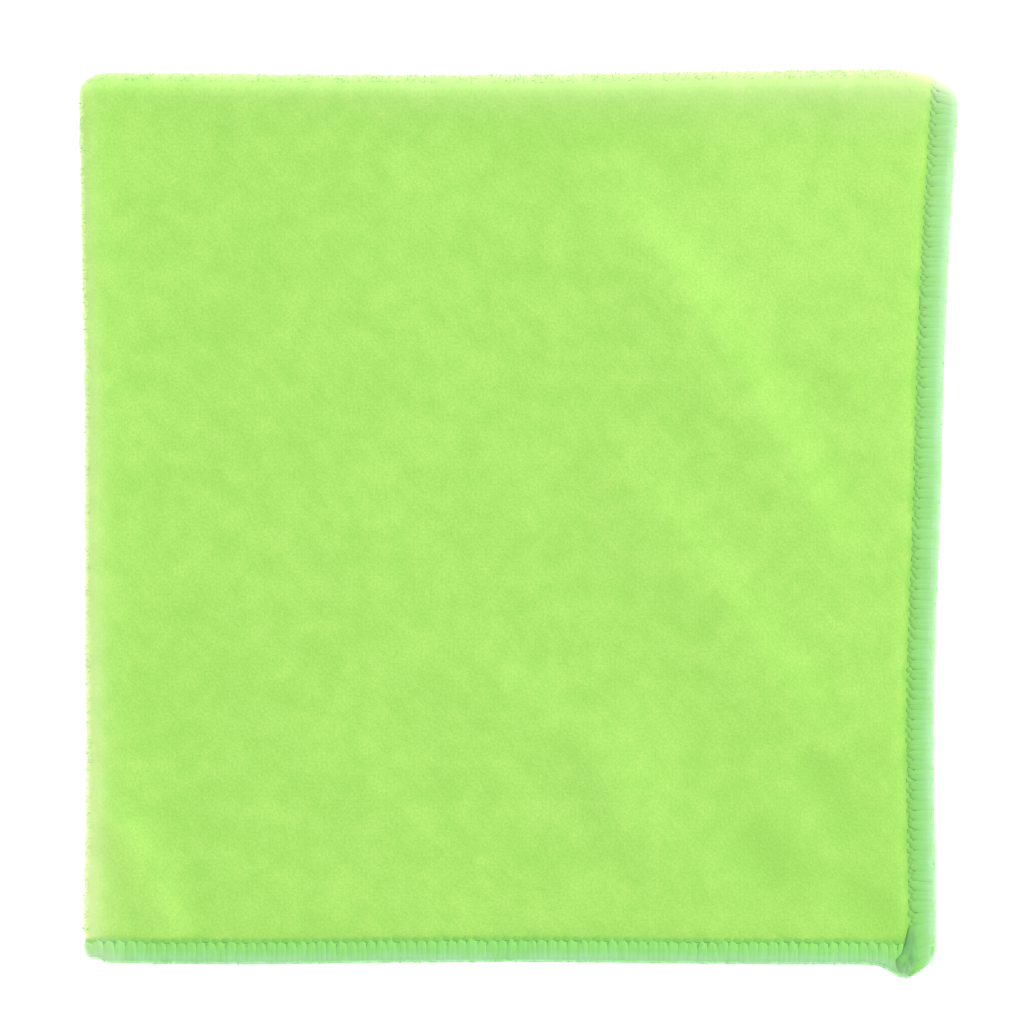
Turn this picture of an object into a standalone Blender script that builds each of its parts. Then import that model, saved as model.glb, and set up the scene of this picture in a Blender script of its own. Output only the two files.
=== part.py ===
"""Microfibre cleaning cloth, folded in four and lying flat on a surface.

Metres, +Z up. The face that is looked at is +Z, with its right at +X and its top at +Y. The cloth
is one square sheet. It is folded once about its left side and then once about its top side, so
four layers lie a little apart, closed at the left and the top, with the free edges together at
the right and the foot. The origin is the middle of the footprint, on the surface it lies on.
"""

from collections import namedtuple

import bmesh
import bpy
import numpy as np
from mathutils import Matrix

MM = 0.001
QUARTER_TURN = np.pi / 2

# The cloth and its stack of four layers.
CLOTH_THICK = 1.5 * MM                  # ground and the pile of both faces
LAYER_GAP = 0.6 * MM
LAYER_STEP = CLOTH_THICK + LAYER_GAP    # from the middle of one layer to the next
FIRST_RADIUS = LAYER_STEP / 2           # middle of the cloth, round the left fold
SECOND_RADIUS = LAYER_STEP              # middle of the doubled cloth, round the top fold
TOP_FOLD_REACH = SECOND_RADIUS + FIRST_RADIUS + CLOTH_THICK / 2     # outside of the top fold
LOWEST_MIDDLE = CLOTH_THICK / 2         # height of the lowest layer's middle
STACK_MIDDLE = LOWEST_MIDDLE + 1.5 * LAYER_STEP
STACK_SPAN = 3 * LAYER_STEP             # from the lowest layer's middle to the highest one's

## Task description
Find all lines holding the string "that" and copy them.

## The result
Turn this picture of an object into a standalone Blender script that builds each of its parts. Then import that model, saved as model.glb, and set up the scene of this picture in a Blender script of its own. Output only the two files.
Metres, +Z up. The face that is looked at is +Z, with its right at +X and its top at +Y. The cloth